EXERCISE OBJECTIVE >> Extract the complete listing and output it unchanged.

----

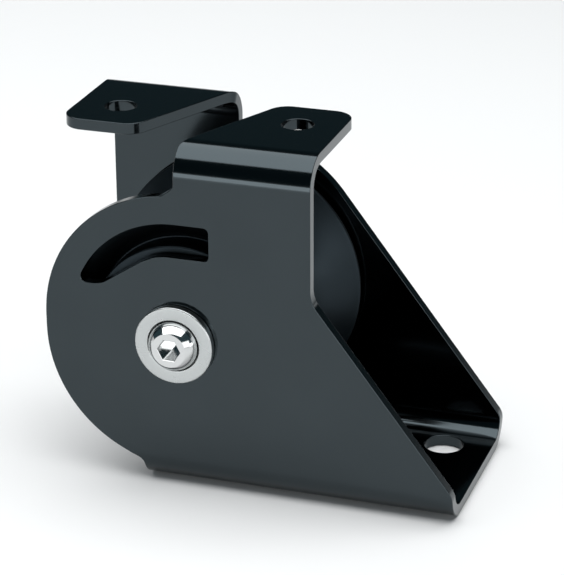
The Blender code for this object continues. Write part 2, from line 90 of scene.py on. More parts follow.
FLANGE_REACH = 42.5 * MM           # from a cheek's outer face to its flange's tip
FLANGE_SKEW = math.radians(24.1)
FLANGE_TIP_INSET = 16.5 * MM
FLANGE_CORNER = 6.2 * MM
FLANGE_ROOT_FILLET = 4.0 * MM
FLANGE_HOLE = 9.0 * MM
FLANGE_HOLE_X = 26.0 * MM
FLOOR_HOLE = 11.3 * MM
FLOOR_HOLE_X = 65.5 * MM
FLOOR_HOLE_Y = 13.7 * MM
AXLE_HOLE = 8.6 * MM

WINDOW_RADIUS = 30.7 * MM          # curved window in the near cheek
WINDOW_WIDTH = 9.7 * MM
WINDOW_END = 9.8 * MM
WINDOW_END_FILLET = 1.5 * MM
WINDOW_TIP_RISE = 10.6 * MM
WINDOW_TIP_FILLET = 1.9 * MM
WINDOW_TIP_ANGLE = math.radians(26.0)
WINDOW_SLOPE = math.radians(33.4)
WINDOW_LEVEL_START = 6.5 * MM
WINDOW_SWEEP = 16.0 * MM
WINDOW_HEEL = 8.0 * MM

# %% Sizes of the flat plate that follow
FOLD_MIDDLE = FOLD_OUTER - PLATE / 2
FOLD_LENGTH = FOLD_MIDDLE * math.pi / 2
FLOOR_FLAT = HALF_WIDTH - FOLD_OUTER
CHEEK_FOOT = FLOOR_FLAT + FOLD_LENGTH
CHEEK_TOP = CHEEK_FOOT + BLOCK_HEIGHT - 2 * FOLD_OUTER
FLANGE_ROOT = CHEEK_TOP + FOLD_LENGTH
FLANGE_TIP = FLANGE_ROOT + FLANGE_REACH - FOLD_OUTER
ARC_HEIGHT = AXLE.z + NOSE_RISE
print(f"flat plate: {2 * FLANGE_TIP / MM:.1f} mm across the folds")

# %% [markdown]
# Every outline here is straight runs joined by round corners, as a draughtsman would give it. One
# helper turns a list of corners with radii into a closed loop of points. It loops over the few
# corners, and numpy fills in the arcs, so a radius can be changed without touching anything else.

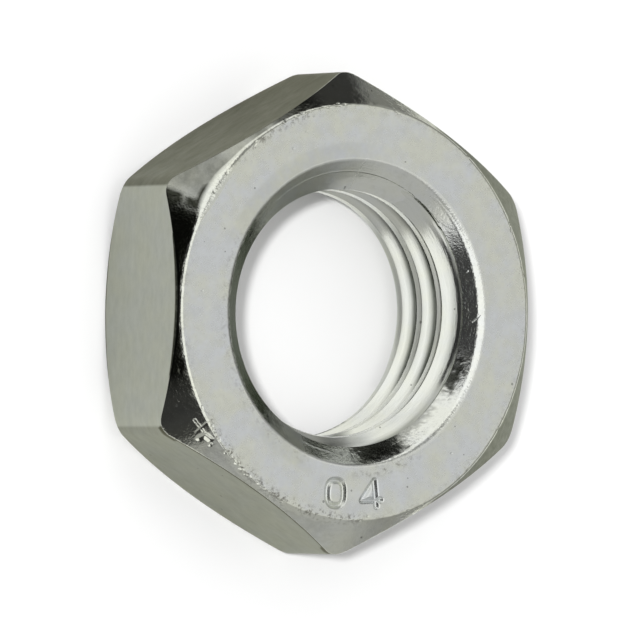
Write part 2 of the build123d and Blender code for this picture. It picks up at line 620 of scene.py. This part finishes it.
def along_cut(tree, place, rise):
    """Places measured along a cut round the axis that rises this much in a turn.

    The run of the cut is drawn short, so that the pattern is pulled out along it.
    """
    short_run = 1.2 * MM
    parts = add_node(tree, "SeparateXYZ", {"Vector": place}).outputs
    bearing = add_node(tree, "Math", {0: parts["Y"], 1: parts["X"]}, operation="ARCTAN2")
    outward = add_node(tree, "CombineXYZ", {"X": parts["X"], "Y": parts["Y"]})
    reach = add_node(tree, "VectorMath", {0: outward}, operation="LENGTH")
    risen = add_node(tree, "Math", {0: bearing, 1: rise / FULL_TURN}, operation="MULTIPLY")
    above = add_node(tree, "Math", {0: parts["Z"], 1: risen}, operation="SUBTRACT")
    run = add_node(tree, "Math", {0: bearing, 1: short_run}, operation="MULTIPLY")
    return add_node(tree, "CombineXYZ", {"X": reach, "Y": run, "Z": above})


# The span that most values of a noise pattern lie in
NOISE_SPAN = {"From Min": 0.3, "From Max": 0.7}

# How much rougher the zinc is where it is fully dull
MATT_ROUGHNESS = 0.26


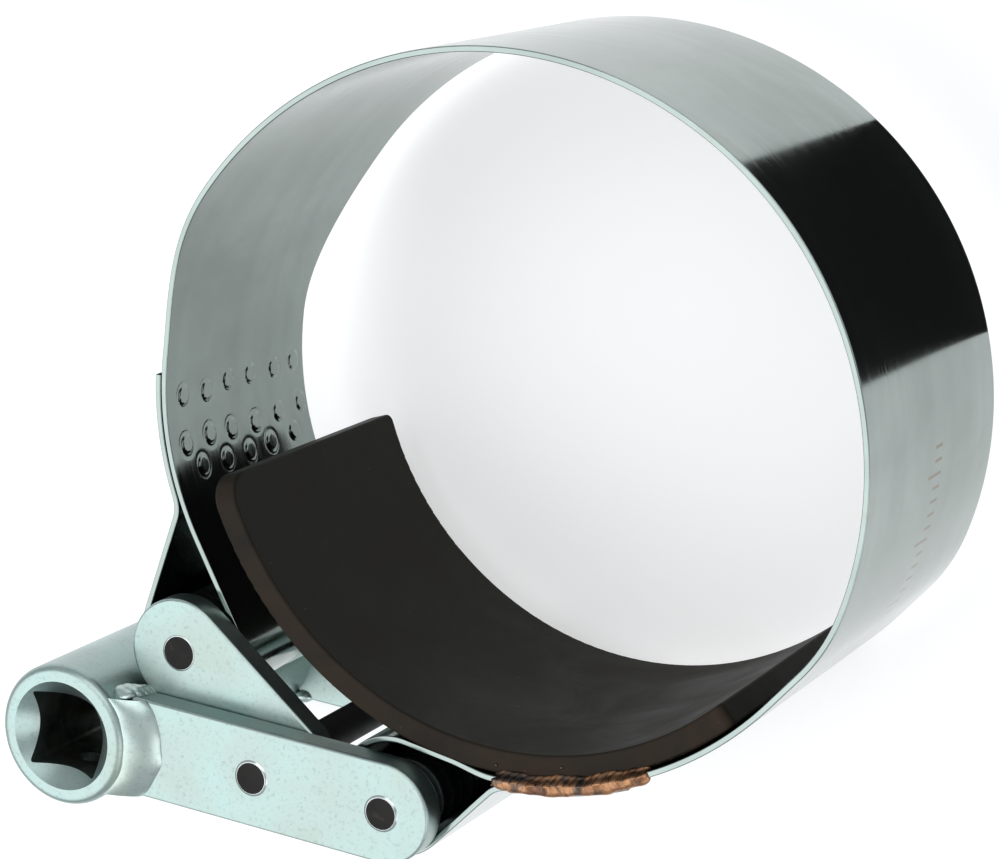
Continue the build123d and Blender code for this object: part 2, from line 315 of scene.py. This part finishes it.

----

PROBLEM SOLUTION >>
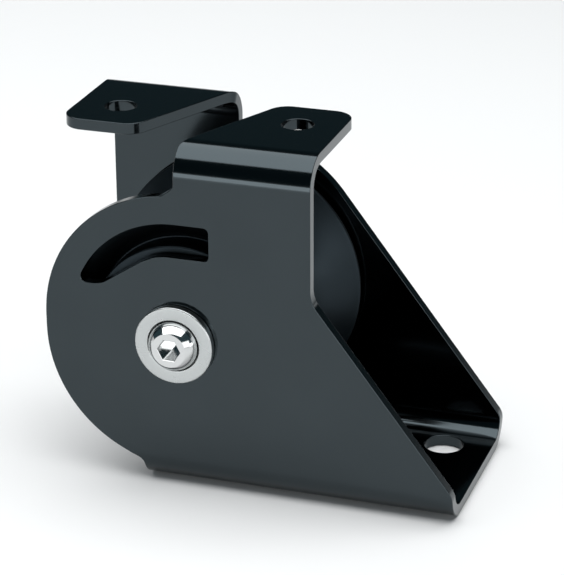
The Blender code for this object continues. Write part 2, from line 90 of scene.py on. More parts follow.
FLANGE_REACH = 42.5 * MM           # from a cheek's outer face to its flange's tip
FLANGE_SKEW = math.radians(24.1)
FLANGE_TIP_INSET = 16.5 * MM
FLANGE_CORNER = 6.2 * MM
FLANGE_ROOT_FILLET = 4.0 * MM
FLANGE_HOLE = 9.0 * MM
FLANGE_HOLE_X = 26.0 * MM
FLOOR_HOLE = 11.3 * MM
FLOOR_HOLE_X = 65.5 * MM
FLOOR_HOLE_Y = 13.7 * MM
AXLE_HOLE = 8.6 * MM

WINDOW_RADIUS = 30.7 * MM          # curved window in the near cheek
WINDOW_WIDTH = 9.7 * MM
WINDOW_END = 9.8 * MM
WINDOW_END_FILLET = 1.5 * MM
WINDOW_TIP_RISE = 10.6 * MM
WINDOW_TIP_FILLET = 1.9 * MM
WINDOW_TIP_ANGLE = math.radians(26.0)
WINDOW_SLOPE = math.radians(33.4)
WINDOW_LEVEL_START = 6.5 * MM
WINDOW_SWEEP = 16.0 * MM
WINDOW_HEEL = 8.0 * MM

# %% Sizes of the flat plate that follow
FOLD_MIDDLE = FOLD_OUTER - PLATE / 2
FOLD_LENGTH = FOLD_MIDDLE * math.pi / 2
FLOOR_FLAT = HALF_WIDTH - FOLD_OUTER
CHEEK_FOOT = FLOOR_FLAT + FOLD_LENGTH
CHEEK_TOP = CHEEK_FOOT + BLOCK_HEIGHT - 2 * FOLD_OUTER
FLANGE_ROOT = CHEEK_TOP + FOLD_LENGTH
FLANGE_TIP = FLANGE_ROOT + FLANGE_REACH - FOLD_OUTER
ARC_HEIGHT = AXLE.z + NOSE_RISE
print(f"flat plate: {2 * FLANGE_TIP / MM:.1f} mm across the folds")

# %% [markdown]
# Every outline here is straight runs joined by round corners, as a draughtsman would give it. One
# helper turns a list of corners with radii into a closed loop of points. It loops over the few
# corners, and numpy fills in the arcs, so a radius can be changed without touching anything else.

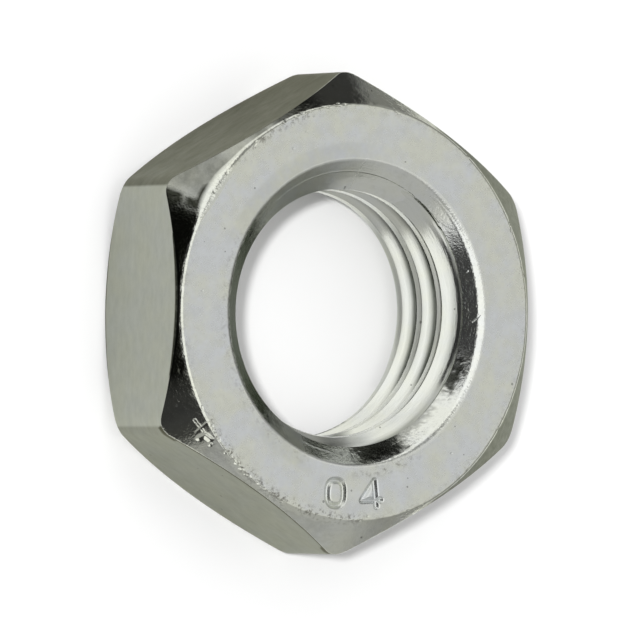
Write part 2 of the build123d and Blender code for this picture. It picks up at line 620 of scene.py. This part finishes it.
def along_cut(tree, place, rise):
    """Places measured along a cut round the axis that rises this much in a turn.

    The run of the cut is drawn short, so that the pattern is pulled out along it.
    """
    short_run = 1.2 * MM
    parts = add_node(tree, "SeparateXYZ", {"Vector": place}).outputs
    bearing = add_node(tree, "Math", {0: parts["Y"], 1: parts["X"]}, operation="ARCTAN2")
    outward = add_node(tree, "CombineXYZ", {"X": parts["X"], "Y": parts["Y"]})
    reach = add_node(tree, "VectorMath", {0: outward}, operation="LENGTH")
    risen = add_node(tree, "Math", {0: bearing, 1: rise / FULL_TURN}, operation="MULTIPLY")
    above = add_node(tree, "Math", {0: parts["Z"], 1: risen}, operation="SUBTRACT")
    run = add_node(tree, "Math", {0: bearing, 1: short_run}, operation="MULTIPLY")
    return add_node(tree, "CombineXYZ", {"X": reach, "Y": run, "Z": above})


# The span that most values of a noise pattern lie in
NOISE_SPAN = {"From Min": 0.3, "From Max": 0.7}

# How much rougher the zinc is where it is fully dull
MATT_ROUGHNESS = 0.26


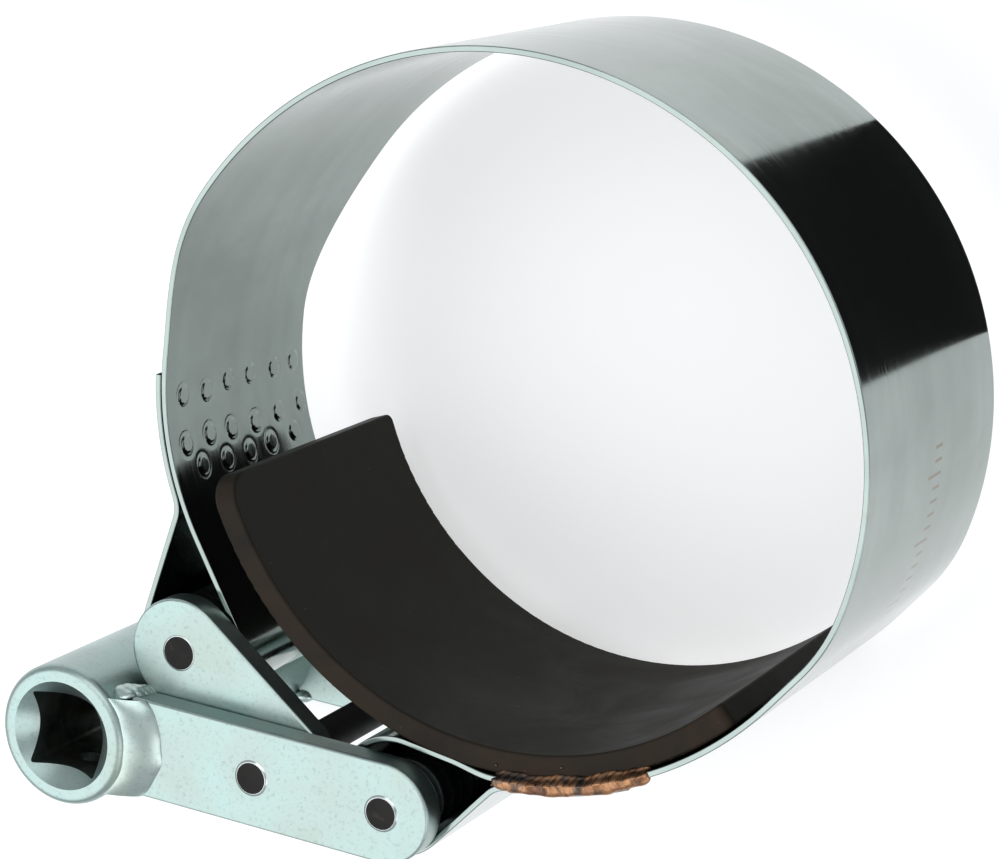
Continue the build123d and Blender code for this object: part 2, from line 315 of scene.py. This part finishes it.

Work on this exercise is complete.